BEGIN RECORDS SUPPLIED
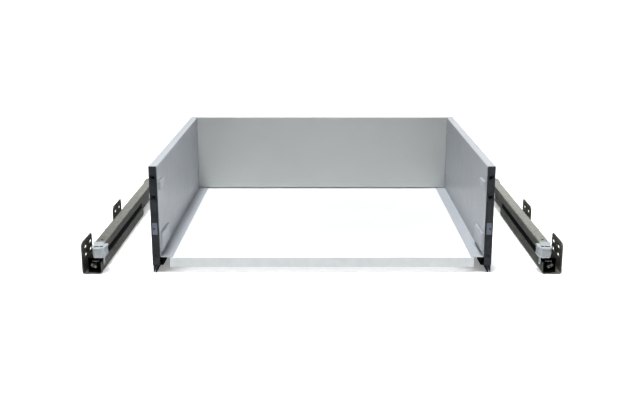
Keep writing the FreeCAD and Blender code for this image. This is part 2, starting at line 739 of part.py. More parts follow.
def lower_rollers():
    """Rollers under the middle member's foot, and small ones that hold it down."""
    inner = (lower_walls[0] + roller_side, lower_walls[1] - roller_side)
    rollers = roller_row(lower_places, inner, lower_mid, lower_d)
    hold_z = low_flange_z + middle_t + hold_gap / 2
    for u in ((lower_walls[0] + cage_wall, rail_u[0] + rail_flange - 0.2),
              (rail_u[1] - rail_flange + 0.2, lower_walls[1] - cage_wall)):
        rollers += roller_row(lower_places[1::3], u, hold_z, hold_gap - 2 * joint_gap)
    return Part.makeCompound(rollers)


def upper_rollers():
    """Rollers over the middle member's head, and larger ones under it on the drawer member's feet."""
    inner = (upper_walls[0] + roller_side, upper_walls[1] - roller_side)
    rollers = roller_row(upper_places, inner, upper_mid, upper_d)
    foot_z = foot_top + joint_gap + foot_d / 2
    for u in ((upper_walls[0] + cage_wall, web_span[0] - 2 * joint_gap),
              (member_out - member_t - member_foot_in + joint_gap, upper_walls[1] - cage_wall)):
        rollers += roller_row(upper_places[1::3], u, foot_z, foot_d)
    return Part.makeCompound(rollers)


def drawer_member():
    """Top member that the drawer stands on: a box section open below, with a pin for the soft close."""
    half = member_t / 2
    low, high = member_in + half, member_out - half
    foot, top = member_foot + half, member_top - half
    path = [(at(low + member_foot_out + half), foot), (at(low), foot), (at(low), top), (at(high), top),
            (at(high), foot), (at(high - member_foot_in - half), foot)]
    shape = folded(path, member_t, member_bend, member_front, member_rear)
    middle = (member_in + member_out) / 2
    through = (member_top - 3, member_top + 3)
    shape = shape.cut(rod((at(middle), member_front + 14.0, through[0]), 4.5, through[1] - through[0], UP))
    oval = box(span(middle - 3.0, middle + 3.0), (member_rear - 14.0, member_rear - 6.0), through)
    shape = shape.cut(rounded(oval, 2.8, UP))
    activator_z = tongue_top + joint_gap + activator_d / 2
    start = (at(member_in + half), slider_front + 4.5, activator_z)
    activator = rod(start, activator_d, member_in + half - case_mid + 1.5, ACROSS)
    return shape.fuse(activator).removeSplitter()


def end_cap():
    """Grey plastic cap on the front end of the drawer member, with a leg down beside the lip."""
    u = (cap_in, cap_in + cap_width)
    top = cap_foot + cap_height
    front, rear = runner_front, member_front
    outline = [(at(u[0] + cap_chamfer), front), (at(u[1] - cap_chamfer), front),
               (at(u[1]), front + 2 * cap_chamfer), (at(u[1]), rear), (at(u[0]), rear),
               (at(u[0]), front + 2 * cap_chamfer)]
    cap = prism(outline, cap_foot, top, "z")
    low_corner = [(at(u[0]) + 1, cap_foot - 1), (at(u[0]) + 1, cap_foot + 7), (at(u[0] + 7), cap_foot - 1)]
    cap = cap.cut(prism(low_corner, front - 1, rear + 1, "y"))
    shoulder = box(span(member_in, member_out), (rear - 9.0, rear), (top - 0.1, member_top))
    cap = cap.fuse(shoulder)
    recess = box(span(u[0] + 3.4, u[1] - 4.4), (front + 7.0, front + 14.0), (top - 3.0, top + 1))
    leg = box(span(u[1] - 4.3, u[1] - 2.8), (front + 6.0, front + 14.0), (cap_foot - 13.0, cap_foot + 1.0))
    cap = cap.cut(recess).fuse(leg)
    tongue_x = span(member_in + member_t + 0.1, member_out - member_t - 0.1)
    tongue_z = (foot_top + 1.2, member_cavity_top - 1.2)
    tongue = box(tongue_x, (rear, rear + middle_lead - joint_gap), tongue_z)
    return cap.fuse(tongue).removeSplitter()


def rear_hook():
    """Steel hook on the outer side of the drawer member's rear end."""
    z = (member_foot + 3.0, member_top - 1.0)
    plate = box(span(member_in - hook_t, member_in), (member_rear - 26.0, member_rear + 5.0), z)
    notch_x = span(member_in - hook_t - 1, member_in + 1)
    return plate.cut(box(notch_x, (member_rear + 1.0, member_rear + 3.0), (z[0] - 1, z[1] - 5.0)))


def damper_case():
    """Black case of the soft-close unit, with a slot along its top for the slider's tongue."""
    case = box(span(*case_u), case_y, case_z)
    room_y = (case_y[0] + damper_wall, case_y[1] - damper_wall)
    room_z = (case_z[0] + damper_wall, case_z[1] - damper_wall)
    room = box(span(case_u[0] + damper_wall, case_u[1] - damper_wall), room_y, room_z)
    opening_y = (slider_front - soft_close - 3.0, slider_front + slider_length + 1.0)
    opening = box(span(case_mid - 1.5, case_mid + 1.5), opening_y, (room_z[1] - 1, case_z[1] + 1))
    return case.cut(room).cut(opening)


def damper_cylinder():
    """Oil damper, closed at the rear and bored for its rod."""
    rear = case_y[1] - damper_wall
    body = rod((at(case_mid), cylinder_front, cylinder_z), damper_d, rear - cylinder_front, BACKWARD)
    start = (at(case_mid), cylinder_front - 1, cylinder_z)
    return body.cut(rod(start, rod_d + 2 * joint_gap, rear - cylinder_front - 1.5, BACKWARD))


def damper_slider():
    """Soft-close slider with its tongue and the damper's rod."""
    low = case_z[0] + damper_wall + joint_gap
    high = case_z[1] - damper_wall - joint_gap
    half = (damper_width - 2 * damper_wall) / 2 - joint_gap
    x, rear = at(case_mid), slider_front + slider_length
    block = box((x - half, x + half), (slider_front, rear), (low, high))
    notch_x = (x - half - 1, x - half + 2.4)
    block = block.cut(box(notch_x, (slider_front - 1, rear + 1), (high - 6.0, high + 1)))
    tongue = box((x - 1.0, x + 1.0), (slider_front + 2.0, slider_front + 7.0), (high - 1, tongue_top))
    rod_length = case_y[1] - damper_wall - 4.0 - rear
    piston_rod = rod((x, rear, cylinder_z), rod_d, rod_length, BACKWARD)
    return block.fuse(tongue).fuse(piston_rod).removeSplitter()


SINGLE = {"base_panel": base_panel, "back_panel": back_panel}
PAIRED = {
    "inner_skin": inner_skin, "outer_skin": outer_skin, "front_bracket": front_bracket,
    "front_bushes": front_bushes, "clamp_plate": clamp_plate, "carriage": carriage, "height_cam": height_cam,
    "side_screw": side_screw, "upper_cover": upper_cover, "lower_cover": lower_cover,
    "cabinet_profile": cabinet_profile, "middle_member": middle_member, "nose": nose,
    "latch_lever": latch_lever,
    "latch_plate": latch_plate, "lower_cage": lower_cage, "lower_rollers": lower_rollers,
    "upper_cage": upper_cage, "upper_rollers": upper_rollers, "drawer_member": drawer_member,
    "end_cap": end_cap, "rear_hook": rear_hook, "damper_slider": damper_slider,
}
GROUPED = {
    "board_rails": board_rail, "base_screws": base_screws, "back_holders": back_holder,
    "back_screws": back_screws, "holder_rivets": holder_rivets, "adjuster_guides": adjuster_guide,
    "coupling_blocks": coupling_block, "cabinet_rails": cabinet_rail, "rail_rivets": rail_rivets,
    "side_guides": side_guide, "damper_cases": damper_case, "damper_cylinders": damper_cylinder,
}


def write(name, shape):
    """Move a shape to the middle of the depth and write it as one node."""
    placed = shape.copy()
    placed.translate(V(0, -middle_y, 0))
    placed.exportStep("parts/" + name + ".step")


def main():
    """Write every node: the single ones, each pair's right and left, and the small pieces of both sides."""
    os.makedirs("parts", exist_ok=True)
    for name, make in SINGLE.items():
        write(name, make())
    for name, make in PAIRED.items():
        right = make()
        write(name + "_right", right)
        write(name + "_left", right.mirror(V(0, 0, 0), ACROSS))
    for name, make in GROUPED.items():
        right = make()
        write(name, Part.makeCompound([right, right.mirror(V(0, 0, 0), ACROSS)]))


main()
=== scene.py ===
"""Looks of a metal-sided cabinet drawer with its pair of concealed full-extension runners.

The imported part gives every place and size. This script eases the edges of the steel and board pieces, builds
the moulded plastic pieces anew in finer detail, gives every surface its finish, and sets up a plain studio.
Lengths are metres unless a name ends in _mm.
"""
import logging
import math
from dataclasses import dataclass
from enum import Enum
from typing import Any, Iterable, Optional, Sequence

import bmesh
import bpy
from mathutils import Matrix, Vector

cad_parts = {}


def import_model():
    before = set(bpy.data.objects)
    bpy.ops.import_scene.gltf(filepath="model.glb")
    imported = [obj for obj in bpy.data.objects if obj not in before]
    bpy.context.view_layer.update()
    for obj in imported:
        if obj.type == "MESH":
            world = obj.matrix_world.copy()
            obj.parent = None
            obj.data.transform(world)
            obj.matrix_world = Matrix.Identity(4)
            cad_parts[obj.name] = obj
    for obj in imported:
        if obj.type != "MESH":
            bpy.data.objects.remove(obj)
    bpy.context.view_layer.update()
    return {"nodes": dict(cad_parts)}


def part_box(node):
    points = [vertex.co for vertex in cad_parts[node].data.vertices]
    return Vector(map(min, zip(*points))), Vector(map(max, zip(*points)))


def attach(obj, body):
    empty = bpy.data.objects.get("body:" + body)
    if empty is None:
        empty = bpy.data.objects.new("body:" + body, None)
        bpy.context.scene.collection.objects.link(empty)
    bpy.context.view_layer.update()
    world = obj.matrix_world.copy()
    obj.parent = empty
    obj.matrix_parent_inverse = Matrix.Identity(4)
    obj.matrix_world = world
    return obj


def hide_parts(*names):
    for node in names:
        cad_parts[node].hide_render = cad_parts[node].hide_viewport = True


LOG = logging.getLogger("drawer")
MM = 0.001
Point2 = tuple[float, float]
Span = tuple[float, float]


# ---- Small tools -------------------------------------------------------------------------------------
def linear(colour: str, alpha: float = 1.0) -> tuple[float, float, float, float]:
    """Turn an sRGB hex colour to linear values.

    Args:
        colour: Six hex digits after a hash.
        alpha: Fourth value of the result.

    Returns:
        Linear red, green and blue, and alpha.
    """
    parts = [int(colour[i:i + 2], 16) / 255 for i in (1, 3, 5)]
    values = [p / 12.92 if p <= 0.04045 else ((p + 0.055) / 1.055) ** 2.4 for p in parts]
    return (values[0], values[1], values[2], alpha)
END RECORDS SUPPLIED
BEGIN RECORDS SUPPLIED
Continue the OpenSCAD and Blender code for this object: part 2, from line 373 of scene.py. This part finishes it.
END RECORDS SUPPLIED
• REQUIRED TASK:
Exactly those lines that run from the line with "for node in" through the line with "Span = tuple[float, float]" are to be reproduced; both end lines belong to the range.

• RESPONSE TO THE EXERCISE:
    for node in names:
        cad_parts[node].hide_render = cad_parts[node].hide_viewport = True


LOG = logging.getLogger("drawer")
MM = 0.001
Point2 = tuple[float, float]
Span = tuple[float, float]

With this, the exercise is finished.